All of these are Jewish lives. All are truthful.
None mean exactly the same thing.
When the Framework Doesn’t Fit
I personally identify as a post-denominational Jew. My relationship to Jewish life is self-directed rather than institutionally mediated, and it has been for many years.
In a 2012 blog post, I reflected on why my Jewish engagement did not neatly fit into the categories often used to measure participation in organized Jewish life. That earlier reflection provides important context for how I am thinking now about language, identity, and what people mean when they describe themselves as “secular.”
This is not me rejecting Jewish community or institutions. It is an acknowledgment that the way I live Jewishly, and the way many others do as well, does not align cleanly with the frameworks most often used to describe us.
I also want to direct you to these blogs (here, here and here) if you your thought is to use “not religious, but spiritual” and why that framing is incompatible with Jewish life.

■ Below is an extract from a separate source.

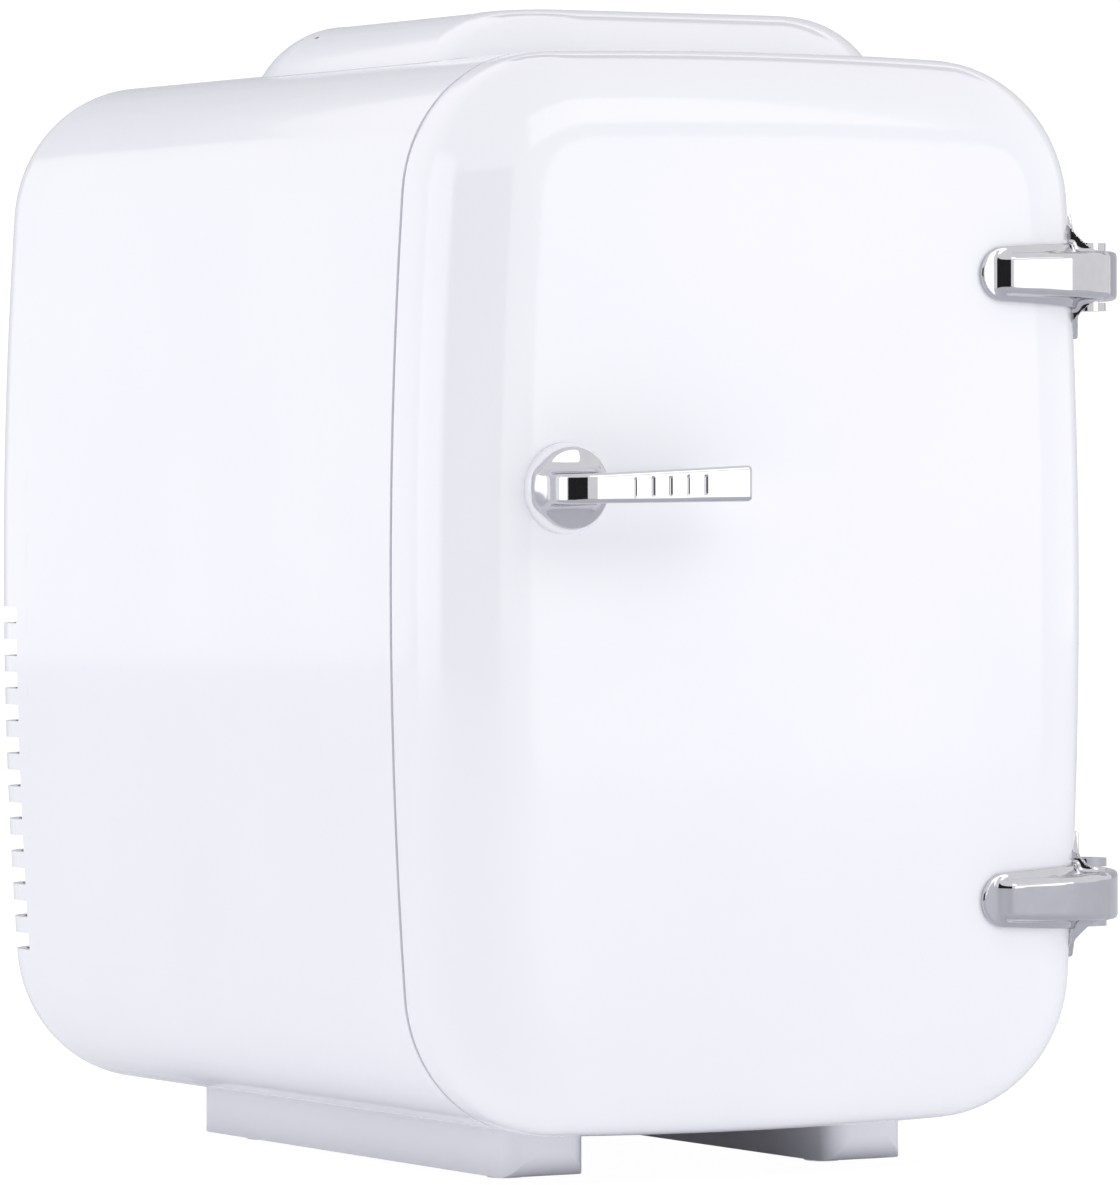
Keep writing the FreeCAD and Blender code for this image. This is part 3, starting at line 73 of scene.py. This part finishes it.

Why the Word “Secular” Keeps Failing Us
The word secular is being asked to carry too much. It is standing in for:
- agency
- distance from authority
- discomfort with institutions
- cultural continuity
- ethical grounding
- peoplehood
- memory
- belonging
When one word has to do all that work, it stops being descriptive and starts obscuring more than it reveals.
Proposing Clearer Language & Different Questions
Some alternatives travel better across contexts.

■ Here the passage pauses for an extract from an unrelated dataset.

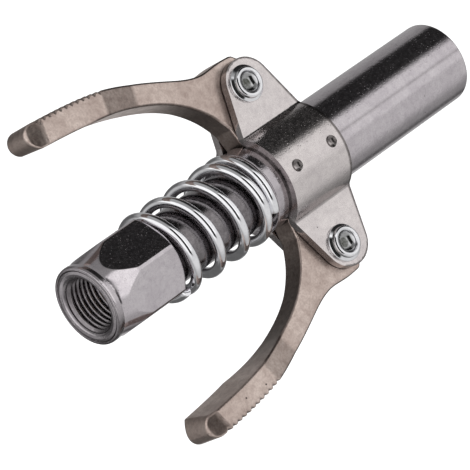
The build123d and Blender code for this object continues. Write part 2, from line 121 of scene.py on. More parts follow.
def weigh_normals(piece):
    """Keep flat faces flat beside their small rounded edges."""
    weighted = piece.modifiers.new("weighted", "WEIGHTED_NORMAL")
    weighted.weight = 100
    weighted.keep_sharp = True


def skin(rows, close_rows=False, close_columns=True):
    """Points and quads of a sheet laid over rows of equal length."""
    count = len(rows[0])
    points = [tuple(p) for row in rows for p in row]
    faces = []
    for i in range(len(rows) if close_rows else len(rows) - 1):
        a = i * count
        b = (i + 1) % len(rows) * count
        for k in range(count if close_columns else count - 1):
            n = (k + 1) % count
            faces.append((a + k, a + n, b + n, b + k))
    return points, faces


def rounded(profile, closed=True, steps=4):
    """Round each corner (a, b, radius) of a polyline; a radius of 0 keeps it sharp."""
    out = []
    count = len(profile)
    for i, (a, b, radius) in enumerate(profile):
        here = np.array((a, b), float)
        if radius == 0 or (not closed and i in (0, count - 1)):
            out.append(tuple(here))
            continue
        before = np.array(profile[i - 1][:2], float) - here
        after = np.array(profile[(i + 1) % count][:2], float) - here
        l0, l1 = np.linalg.norm(before), np.linalg.norm(after)
        before, after = before / l0, after / l1
        half = math.acos(max(-1.0, min(1.0, float(before @ after)))) / 2
        reach = min(radius / math.tan(half), SHORTEST * l0, SHORTEST * l1)
        size = reach * math.tan(half)
        middle = here + (before + after) / np.linalg.norm(before + after) * size / math.sin(half)
        start = here + before * reach - middle
        end = here + after * reach - middle
        sweep = math.atan2(start[0] * end[1] - start[1] * end[0], float(start @ end))
        for k in range(steps + 1):
            t = sweep * k / steps
            c, s = math.cos(t), math.sin(t)
            out.append(tuple(middle + (c * start[0] - s * start[1], s * start[0] + c * start[1])))
    return out


def natural_spline(points, spacing):
    """Positions on a smooth curve through points, about one spacing apart."""
    p = np.array(points, float)
    knots = np.concatenate(([0.0], np.cumsum(np.linalg.norm(np.diff(p, axis=0), axis=1))))
    h = np.diff(knots)
    n = len(p)
    system = np.zeros((n, n))
    right = np.zeros((n, p.shape[1]))
    system[0, 0] = system[-1, -1] = 1
    for i in range(1, n - 1):
        system[i, i - 1: i + 2] = h[i - 1], 2 * (h[i - 1] + h[i]), h[i]
        right[i] = 6 * ((p[i + 1] - p[i]) / h[i] - (p[i] - p[i - 1]) / h[i - 1])
    bend = np.linalg.solve(system, right)
    at = np.linspace(0, knots[-1], max(2, round(knots[-1] / spacing) + 1))
    i = np.clip(np.searchsorted(knots, at, side="right") - 1, 0, n - 2)
    u = (at - knots[i])[:, None]
    v = (knots[i + 1] - at)[:, None]
    w = h[i][:, None]
    return (
        bend[i] * v ** 3 / (6 * w) + bend[i + 1] * u ** 3 / (6 * w)
        + (p[i] / w - bend[i] * w / 6) * v + (p[i + 1] / w - bend[i + 1] * w / 6) * u
    )


def resample(line, shares):
    """Points of a polyline at shares (0 to 1) of its length."""
    line = np.array(line, float)
    run = np.concatenate(([0.0], np.cumsum(np.linalg.norm(np.diff(line, axis=0), axis=1))))
    at = np.array(shares) * run[-1]
    return np.stack([np.interp(at, run, line[:, k]) for k in range(line.shape[1])], axis=1)


def circle(count):
    """Equal angles all the way round."""
    return np.radians(np.arange(count) * 360 / count)


def turned(x, radius, angles):
    """Points round the axis; x and the radius are single values or one for each angle."""
    along = x + np.zeros_like(angles)
    return np.stack([along, radius * np.cos(angles), radius * np.sin(angles)], axis=1)


def tones(points, rule):
    """Tone of each point by a rule on its x, its distance from the axis and its angle round it."""
    return [rule(x, math.hypot(y, z), math.degrees(math.atan2(z, y))) for x, y, z in points]


def within(x, start, end, fade):
    """1 between two stations, falling to 0 over a fade outside them."""
    return min(max((x - start) / fade + 1, 0.0), max((end - x) / fade + 1, 0.0), 1.0)


def patch(x, most, start, end, fade):
    """A value that is most between two stations and falls to 0 over a fade outside them."""
    return most * within(x, start, end, fade)


def arc(centre, radius, start, end, steps):
    """Points of an arc in a plane; angles in degrees."""
    angles = np.radians(np.linspace(start, end, steps + 1))
    return [(centre[0] + radius * math.cos(a), centre[1] + radius * math.sin(a)) for a in angles]


# -------------------------------- materials

# Scales, per metre, of the noise in the metal's tint (clouds and patches), gloss, the unevenness of
# the painted shade and the film.
CLOUDS, PATCHES, GLOSS_SPREAD, UNEVEN_SHADE, FILM = 210, 950, 420, 1500, 1700
# Noise values at which the darker tint starts and is full, in the clouds, patches and grain.
CLOUD_STOPS, PATCH_STOPS, GRAIN_STOPS = (0.36, 0.66), (0.44, 0.7), (0.42, 0.75)
# Scale and height of the coarse grain against the fine one.
COARSE_SCALE, COARSE_HEIGHT = 0.3, 1.5
# Least roughness, and how much the noise adds, as shares of the roughness asked for.
LEAST_ROUGH, ROUGH_RANGE = 0.65, 0.7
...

Self-defined Jew emphasizes agency.
Non-Institutional Jew centers Jewish life and identity outside of communal belonging.

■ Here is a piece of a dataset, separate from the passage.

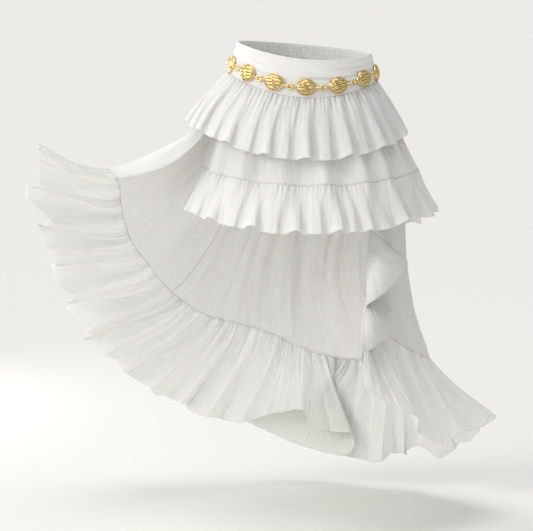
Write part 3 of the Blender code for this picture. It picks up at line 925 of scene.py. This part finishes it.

Self-directed Jewish life highlights lived practice without institutional mediation.
Post-denominational Jew names a structural reality rather than disengagement.
None are perfect.
But they point toward clarity rather than absence.
However, the ultimate goal is not to replace one label with another. The goal is to slow down the assumptions we make when Jews describe themselves and ask clarifying questions like:
- What does Jewish life look like for you?
- Where does Judaism show up in your daily life?
- What feels inherited, and what feels chosen?
Ultimately, language should open conversations, not close them.